Oleh: Yanuar Nugroho (Pakar Manajemen & Perubahan Sosial; Asisten Ahli Kepala Unit Kerja Presiden bidang Pengawasan & Pengendalian Pembangunan, Indonesia)
Ketika mendengar kata ”pemimpin”, apa yang segera terlintas di benak kita? Seorang raja? Seorang presiden? Seorang gubernur atau walikota? Bisa jadi. Karena yang sering kita lihat dan dengar, pemimpin selalu digambarkan sebagai sosok yang mempunyai kekuasaan. Dan tentu saja, seorang raja, presiden, gubernur, atau walikota punya kekuasaan.
Apa arti kekuasaan? Kemampuan untuk memerintah. Lantas, kalau begitu, apakah tugas seorang pemimpin itu memberi perintah?Jawabnya jelas: bukan. Tugas pemimpin bukanlah sekedar memberi perintah. Tugas pemimpin justru memberi contoh, memberi teladan, memberi pelayanan.
Memberi perintah tanpa memberi contoh bukanlah pemimpin. Memberi perintah tanpa melayani bukanlah pemimpin. Kalau pemimpin memerintahkan yang dipimpin untuk berdisiplin, misalnya, maka ia sendiri harus memberi contoh dengan menjalankan disiplin itu sendiri.
Bayangkan seorang bupati, walikota atau gubernur yang ingin rakyatnya berdisiplin. Ia harus selalu datang ke kantor tepat waktu, memenuhi janjinya pada karyawan dan rakyatnya. Ia tidak boleh mau menangnya atau mau enaknya sendiri dengan fasilitas kantor.
Misalnya, ketika rakyatnya macet di jalan karena banyaknya mobil pribadi, pemimpin yang baik justru tidak menggunakan voorijder demi enaknya sendiri. Ia seharusnya memikirkan bagaimana agar rakyatnya mau menggunakan kendaraan umum, dan ia sendiri memberi contoh dengan mengendarai kendaraan umum ke kantornya.
Tapi pemimpin juga bukan hanya bupati, gubernur, raja, atau presiden. Coba lihat bapak dan ibu di keluarga. Mereka adalah pemimpin. Mereka tidak hanya memberi perintah pada anak-anaknya untuk belajar atau membantu pekerjaan di rumah. Mereka memberi contoh. Dan lebih dari itu: mereka melayani.
Lihatlah bapak dan ibu yang bekerja keras membanting tulang demi anak-anaknya. Ya, seorang pemimpin pada hakekatnya adalah seorang yang melayani yang dipimpin.
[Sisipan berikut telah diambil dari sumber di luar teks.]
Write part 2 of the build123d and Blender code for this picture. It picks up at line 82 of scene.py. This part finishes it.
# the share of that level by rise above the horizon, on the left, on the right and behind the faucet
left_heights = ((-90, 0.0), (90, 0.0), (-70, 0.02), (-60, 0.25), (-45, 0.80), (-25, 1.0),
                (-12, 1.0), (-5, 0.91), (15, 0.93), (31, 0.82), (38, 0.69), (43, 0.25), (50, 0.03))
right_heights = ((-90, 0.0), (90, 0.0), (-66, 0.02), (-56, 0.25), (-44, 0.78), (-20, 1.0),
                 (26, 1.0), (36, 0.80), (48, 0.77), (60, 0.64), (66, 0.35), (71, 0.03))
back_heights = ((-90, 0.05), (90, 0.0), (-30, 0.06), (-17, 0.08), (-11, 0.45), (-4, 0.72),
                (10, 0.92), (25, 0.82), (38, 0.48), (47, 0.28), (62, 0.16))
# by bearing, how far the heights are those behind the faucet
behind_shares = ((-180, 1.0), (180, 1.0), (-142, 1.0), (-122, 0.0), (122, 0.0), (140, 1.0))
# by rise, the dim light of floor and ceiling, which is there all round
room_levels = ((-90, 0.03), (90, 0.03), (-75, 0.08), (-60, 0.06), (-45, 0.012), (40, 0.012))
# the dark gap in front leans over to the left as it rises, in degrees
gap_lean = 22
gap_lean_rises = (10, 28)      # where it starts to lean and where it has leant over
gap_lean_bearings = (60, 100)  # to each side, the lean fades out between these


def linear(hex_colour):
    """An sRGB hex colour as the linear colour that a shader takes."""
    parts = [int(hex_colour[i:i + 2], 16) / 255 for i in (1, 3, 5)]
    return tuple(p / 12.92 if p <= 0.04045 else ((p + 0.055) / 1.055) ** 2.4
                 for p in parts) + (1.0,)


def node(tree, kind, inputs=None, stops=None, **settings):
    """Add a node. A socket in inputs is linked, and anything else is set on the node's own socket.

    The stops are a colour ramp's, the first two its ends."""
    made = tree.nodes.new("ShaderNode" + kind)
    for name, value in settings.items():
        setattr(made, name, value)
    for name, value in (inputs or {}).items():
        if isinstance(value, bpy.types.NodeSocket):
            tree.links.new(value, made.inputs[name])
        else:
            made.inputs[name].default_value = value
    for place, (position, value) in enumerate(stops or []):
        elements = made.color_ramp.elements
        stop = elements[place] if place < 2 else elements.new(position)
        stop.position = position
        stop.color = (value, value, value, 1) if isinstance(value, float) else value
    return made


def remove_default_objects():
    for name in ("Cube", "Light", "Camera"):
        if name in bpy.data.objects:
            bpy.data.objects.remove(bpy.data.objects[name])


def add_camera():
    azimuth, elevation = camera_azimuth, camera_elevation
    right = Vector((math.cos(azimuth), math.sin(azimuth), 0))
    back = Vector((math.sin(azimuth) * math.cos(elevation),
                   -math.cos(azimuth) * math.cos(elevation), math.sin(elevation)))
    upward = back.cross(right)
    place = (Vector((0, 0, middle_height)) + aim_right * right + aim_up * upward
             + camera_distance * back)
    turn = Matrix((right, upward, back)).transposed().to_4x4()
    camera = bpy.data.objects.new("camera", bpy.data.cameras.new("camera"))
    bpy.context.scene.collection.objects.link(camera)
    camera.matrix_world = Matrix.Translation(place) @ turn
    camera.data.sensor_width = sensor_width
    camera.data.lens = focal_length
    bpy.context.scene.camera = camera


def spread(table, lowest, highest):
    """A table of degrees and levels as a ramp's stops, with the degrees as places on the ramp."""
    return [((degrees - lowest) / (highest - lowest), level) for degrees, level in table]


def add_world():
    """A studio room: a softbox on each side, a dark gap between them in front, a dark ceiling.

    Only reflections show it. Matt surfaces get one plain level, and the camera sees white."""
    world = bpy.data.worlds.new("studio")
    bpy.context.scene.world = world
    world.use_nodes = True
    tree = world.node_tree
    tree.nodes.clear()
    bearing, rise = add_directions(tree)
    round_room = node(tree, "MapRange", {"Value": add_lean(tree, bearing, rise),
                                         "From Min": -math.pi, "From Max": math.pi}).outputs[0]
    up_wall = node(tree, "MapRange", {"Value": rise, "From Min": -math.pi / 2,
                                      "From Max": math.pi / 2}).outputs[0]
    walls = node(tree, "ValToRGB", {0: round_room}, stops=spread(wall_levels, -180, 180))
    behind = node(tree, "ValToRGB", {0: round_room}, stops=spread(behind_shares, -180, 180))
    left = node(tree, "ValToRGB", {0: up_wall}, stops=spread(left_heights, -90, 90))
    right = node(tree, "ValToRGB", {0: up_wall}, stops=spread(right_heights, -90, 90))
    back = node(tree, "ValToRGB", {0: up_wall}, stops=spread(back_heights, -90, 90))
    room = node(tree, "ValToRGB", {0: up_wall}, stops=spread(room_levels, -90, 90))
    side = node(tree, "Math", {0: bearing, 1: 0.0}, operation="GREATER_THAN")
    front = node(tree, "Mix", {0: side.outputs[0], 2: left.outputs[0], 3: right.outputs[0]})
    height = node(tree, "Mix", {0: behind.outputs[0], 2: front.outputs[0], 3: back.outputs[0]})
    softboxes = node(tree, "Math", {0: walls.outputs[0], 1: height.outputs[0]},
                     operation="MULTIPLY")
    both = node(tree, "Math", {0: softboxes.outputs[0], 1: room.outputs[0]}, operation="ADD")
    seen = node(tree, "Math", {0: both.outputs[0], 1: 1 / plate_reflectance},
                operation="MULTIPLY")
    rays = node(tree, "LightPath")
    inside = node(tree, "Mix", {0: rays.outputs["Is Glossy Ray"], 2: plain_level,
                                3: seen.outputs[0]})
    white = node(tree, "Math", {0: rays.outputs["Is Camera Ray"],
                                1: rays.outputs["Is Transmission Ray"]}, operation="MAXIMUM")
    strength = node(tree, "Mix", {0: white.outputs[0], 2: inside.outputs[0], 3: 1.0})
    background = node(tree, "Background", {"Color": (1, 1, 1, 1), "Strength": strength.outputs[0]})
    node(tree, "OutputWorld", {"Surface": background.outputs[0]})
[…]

Pemimpin ingin yang dipimpin terpenuhi kebutuhannya, dan menjadi bahagia. Jadi, seorang pemimpin pada akhirnya harus bisa membahagiakan yang dipimpinnya.
Kini bayangkan jika semua pemimpin mau memberi contoh, mau melayani, dan membahagiakan yang dipimpinnya. Mulai dari bapak-ibu di rumah, pak lurah, guru dan kepala sekolah, hingga bupati, gubernur, dan presiden. Bayangkan jika mereka semua mau memberi contoh yang baik pada kita semua rakyatnya. Bayangkan jika mereka semua mau melayani dan membahagiakan kita rakyatnya. Indah dan menyenangkan bukan?
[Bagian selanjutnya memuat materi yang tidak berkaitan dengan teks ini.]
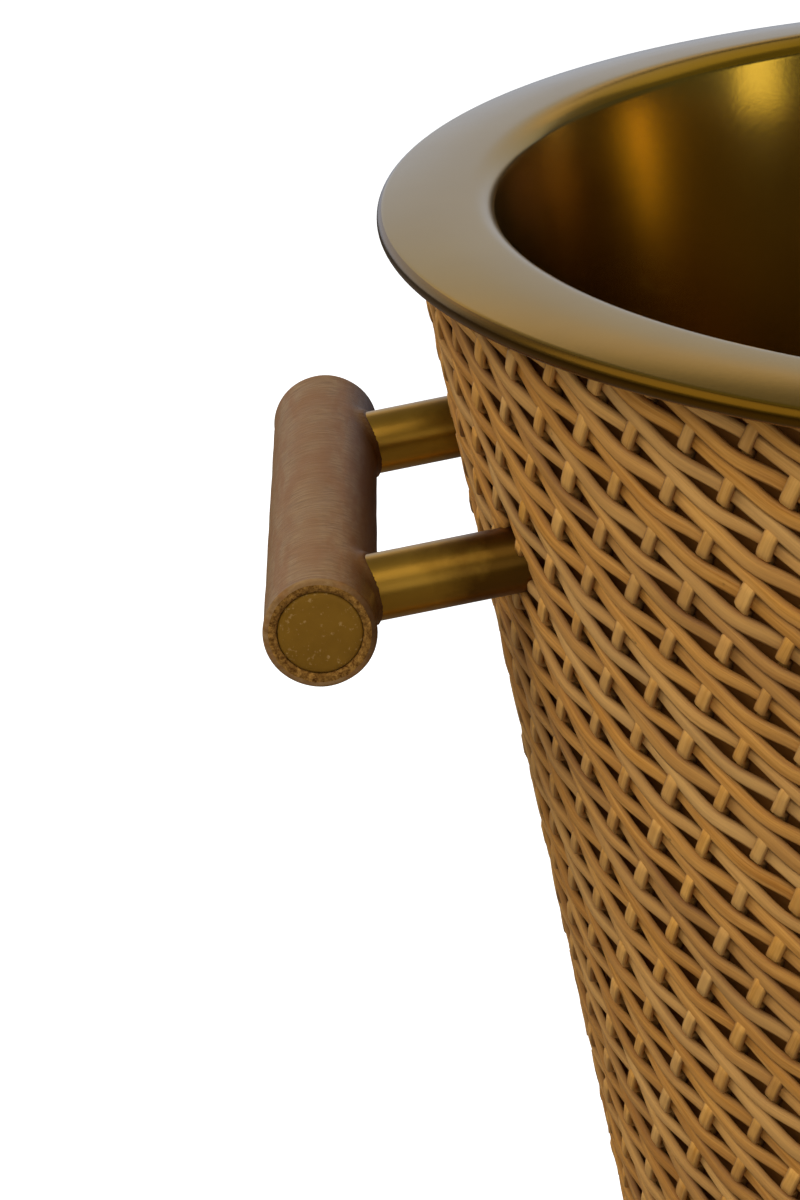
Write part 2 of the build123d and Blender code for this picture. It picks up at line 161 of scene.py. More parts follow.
# ------------------------------------------------------------------ material helpers
class Nodes:
    """A small writer of node materials."""

    def __init__(self, name):
        self.material = bpy.data.materials.new(name)
        self.material.use_nodes = True
        self.tree = self.material.node_tree
        self.shader = self.tree.nodes["Principled BSDF"]

    def add(self, kind, **settings):
        node = self.tree.nodes.new(kind)
        for key, value in settings.items():
            setattr(node, key, value)
        return node

    def link(self, source, target):
        self.tree.links.new(source, target)

    def set(self, **values):
        for key, value in values.items():
            self.shader.inputs[key.replace("_", " ")].default_value = value

    def noise(self, vector, scale, detail=3.0, roughness=0.55):
        node = self.add("ShaderNodeTexNoise")
        node.inputs["Scale"].default_value = scale
        node.inputs["Detail"].default_value = detail
        node.inputs["Roughness"].default_value = roughness
        self.link(vector, node.inputs["Vector"])
        return node.outputs["Fac"]

    def object_coords(self, scale=(1, 1, 1)):
        return self.scaled(self.add("ShaderNodeTexCoord").outputs["Object"], scale)

    def attribute(self, name, scale=(1, 1, 1)):
        node = self.add("ShaderNodeAttribute")
        node.attribute_name = name
        return self.scaled(node.outputs["Vector"], scale)

    def scaled(self, vector, scale):
        node = self.add("ShaderNodeMapping")
        node.inputs["Scale"].default_value = scale
        self.link(vector, node.inputs["Vector"])
        return node.outputs["Vector"]

    def ramp(self, fac, stops):
        """stops are (position, colour); a colour is three numbers, or one for grey."""
        node = self.add("ShaderNodeValToRGB")
        elements = node.color_ramp.elements
        while len(elements) < len(stops):
            elements.new(0.5)
        for element, (place, colour) in zip(elements, stops):
            element.position = place
            colour = (colour,) * 3 if isinstance(colour, (int, float)) else colour
            element.color = (*colour, 1)
        self.link(fac, node.inputs["Fac"])
        return node.outputs["Color"]

    def mix(self, fac, a, b):
        node = self.add("ShaderNodeMix", data_type="RGBA")
        for value, socket in ((fac, node.inputs[0]), (a, node.inputs[6]), (b, node.inputs[7])):
            if isinstance(value, (int, float)):
                socket.default_value = value
            elif isinstance(value, tuple):
                socket.default_value = (*value, 1)
            else:
                self.link(value, socket)
        return node.outputs[2]

    def math(self, operation, a, b=None):
        node = self.add("ShaderNodeMath", operation=operation)
        for value, socket in ((a, node.inputs[0]), (b, node.inputs[1])):
            if value is None:
                continue
            if isinstance(value, (int, float)):
                socket.default_value = value
            else:
                self.link(value, socket)
        return node.outputs[0]

    def colour(self, value):
        self.link(value, self.shader.inputs["Base Color"])

    def roughness(self, fac, low, high):
        node = self.add("ShaderNodeMapRange")
        node.inputs["To Min"].default_value = low
        node.inputs["To Max"].default_value = high
        self.link(fac, node.inputs["Value"])
        self.link(node.outputs[0], self.shader.inputs["Roughness"])

    def bump(self, height, distance, strength=1.0):
        node = self.add("ShaderNodeBump")
        node.inputs["Strength"].default_value = strength
        node.inputs["Distance"].default_value = distance
        self.link(height, node.inputs["Height"])
        self.link(node.outputs["Normal"], self.shader.inputs["Normal"])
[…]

Lantas bagaimana dengan kita sendiri? Jangan salah: masing-masing dari kita juga adalah pemimpin. Memimpin siapa? Memimpin diri sendiri. Itu mengapa kita harus memupuk sikap dan melatih diri dengan kemampuan pemimpin: mampu memberi contoh tindakan yang baik, mampu melayani orang lain.
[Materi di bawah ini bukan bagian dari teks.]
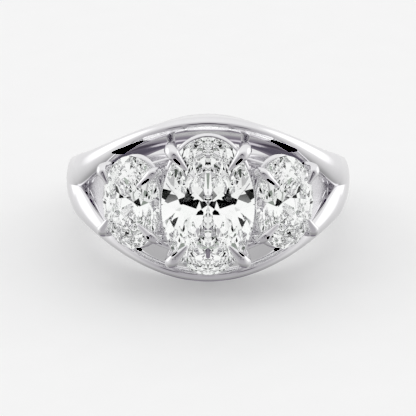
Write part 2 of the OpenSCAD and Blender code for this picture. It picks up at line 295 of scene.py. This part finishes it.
# Half width, half length, place of the girdle and outward tilt
center = (CENTER_HALF_W, CENTER_HALF_L, 0.0, center_r, 0)
side = (
    SIDE_HALF_W,
    SIDE_HALF_L,
    CENTER_HALF_W + STONE_GAP + SIDE_HALF_W * math.cos(math.radians(SIDE_TILT)),
    center_r - SIDE_DROP - SIDE_HALF_W * math.sin(math.radians(SIDE_TILT)),
    SIDE_TILT,
)


def seated(stone, p):
    """A point of a stone's frame: outward along x, along the finger in y, and up through the table in z."""
    turn = math.radians(stone[4])
    return Vector((
        stone[2] + p.x * math.cos(turn) + p.z * math.sin(turn),
        -stone[3] + p.x * math.sin(turn) - p.z * math.cos(turn),
        p.y,
    ))


def on_oval(stone, share, degrees, z):
    turn = math.radians(degrees)
    return Vector((stone[0] * share * math.cos(turn), stone[1] * share * math.sin(turn), z))


def crown_z(stone, share, degrees):
    """Height of the crown over the girdle's middle, at a share of the oval's radius and an angle round it."""
    off = degrees - 45 * round(degrees / 45)
    rise = (1 - share * math.cos(math.radians(off))) / (1 - TABLE)
    return stone[0] * (GIRDLE / 2 + CROWN * min(1, rise))


def bend_wire(name, path, radii, closed=False):
    """Round wire through points given in millimetres, with a radius at each."""
    bpy.ops.object.select_all(action="DESELECT")
    bpy.ops.curve.primitive_bezier_curve_add(location=(0, 0, 0))
    wire = bpy.context.object
    wire.name = name
    spline = wire.data.splines[0]
    spline.bezier_points.add(len(path) - 2)
    spline.use_cyclic_u = closed
    spline.resolution_u = 4
    for knot, p, r in zip(spline.bezier_points, path, radii):
        knot.co = p
        knot.radius = r
        knot.handle_left_type = "AUTO"
        knot.handle_right_type = "AUTO"
    wire.data.bevel_depth = 1
    wire.data.bevel_resolution = 6
    wire.data.use_fill_caps = not closed
    bpy.ops.object.convert(target="MESH")
    return bpy.context.object


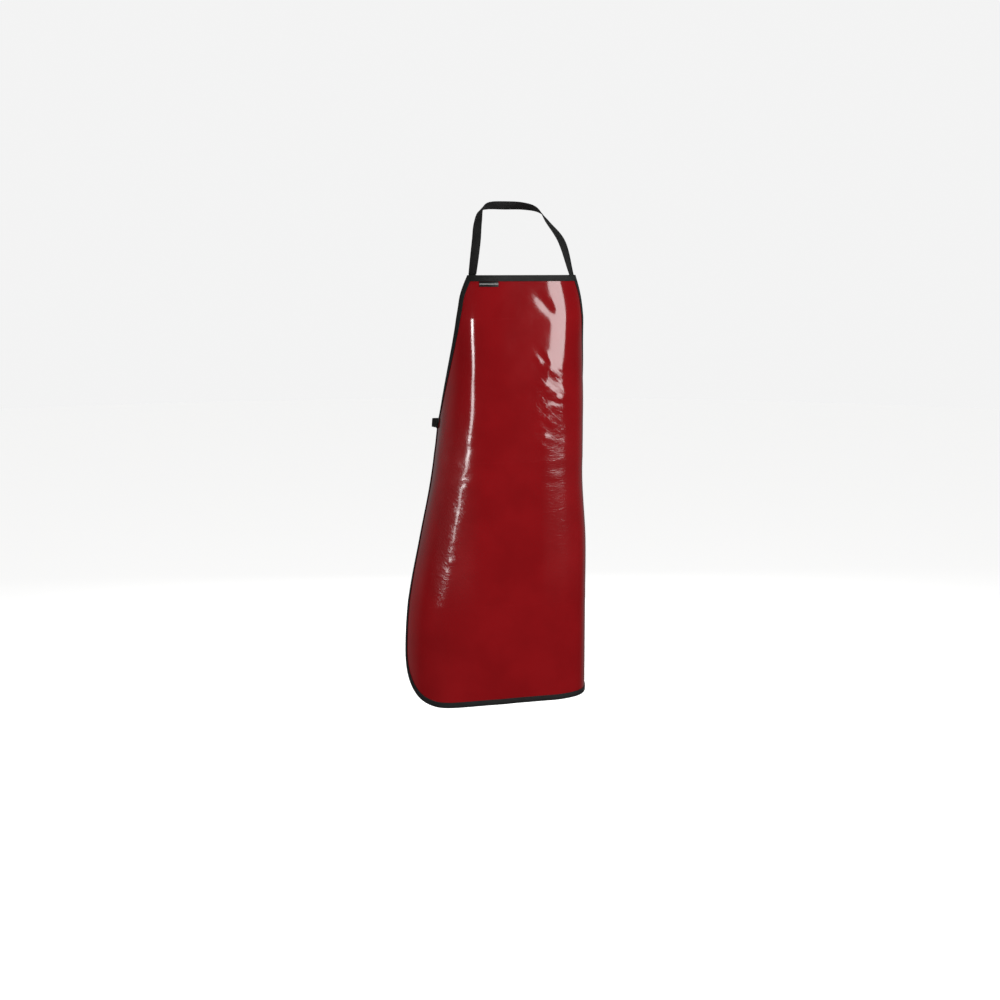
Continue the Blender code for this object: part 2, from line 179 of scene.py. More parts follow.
# Thread: a stitch's length, thickness and pitch, its line's distance from a tape's edge, the
# groove that it pulls, and the share of its half length where its ends bend down
STITCH_LENGTH = 0.0032
STITCH_THICKNESS = 0.00045
STITCH_PITCH = 0.0042
STITCH_INSET = 0.0026
STITCH_GROOVE = 0.00018
STITCH_GROOVE_HALF = 0.0008
STITCH_RISE = STITCH_THICKNESS * 0.2
STITCH_BEND = 0.7

# Binding tape, as shares of its wall: how far in and how deep its edge is softened, and how far
# it bulges beside its seam and between the seam and the fold
BINDING_SOFT = (0.25, 0.35)
BINDING_BULGES = (0.12, 0.18)

# Softened edges of flat straps and the label, as shares of the wall: how far in, and how far up
STRAP_SOFT = (0.42, 0.12)
LABEL_SOFT = (0.50, 0.15)

SIDES = (("right", -1.0), ("left", 1.0))
MIRROR = np.array((-1.0, 1.0, 1.0))

# Knot: cuts along each side, the pinches towards its ends as a share of its length and what is
# left of its depth and height there, and the wrap round its middle
KNOT_CUTS = 5
KNOT_PINCHES = ((0.25, 0.86, 0.90), (0.40, 0.82, 0.86))
KNOT_WRAP = 0.20
KNOT_RAISED = 0.0012
# How far each tie and each end runs into the knot, and how the ends sway and wave
TIE_INTO_KNOT = 0.004
END_SWAY = 0.0022
END_WAVE = 2.2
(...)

Caranya? Kita harus bisa dan membiasakan diri melakukan hal-hal yang kita ingin orang lain melakukannya. Misalnya: belajar dengan teratur tanpa disuruh ayah-ibu, disiplin membuang sampah ke tempatnya walau tidak ada yang mengawasi, dan lain-lain.
Kita tahu tidak baik menggantungkan diri pada pembantu di rumah (jika ada); melainkan, kita sendiri yang harus terlibat aktif membantu ayah dan ibu membereskan pekerjaan di rumah seperti menyapu, mengepel, memasak, dan melayani.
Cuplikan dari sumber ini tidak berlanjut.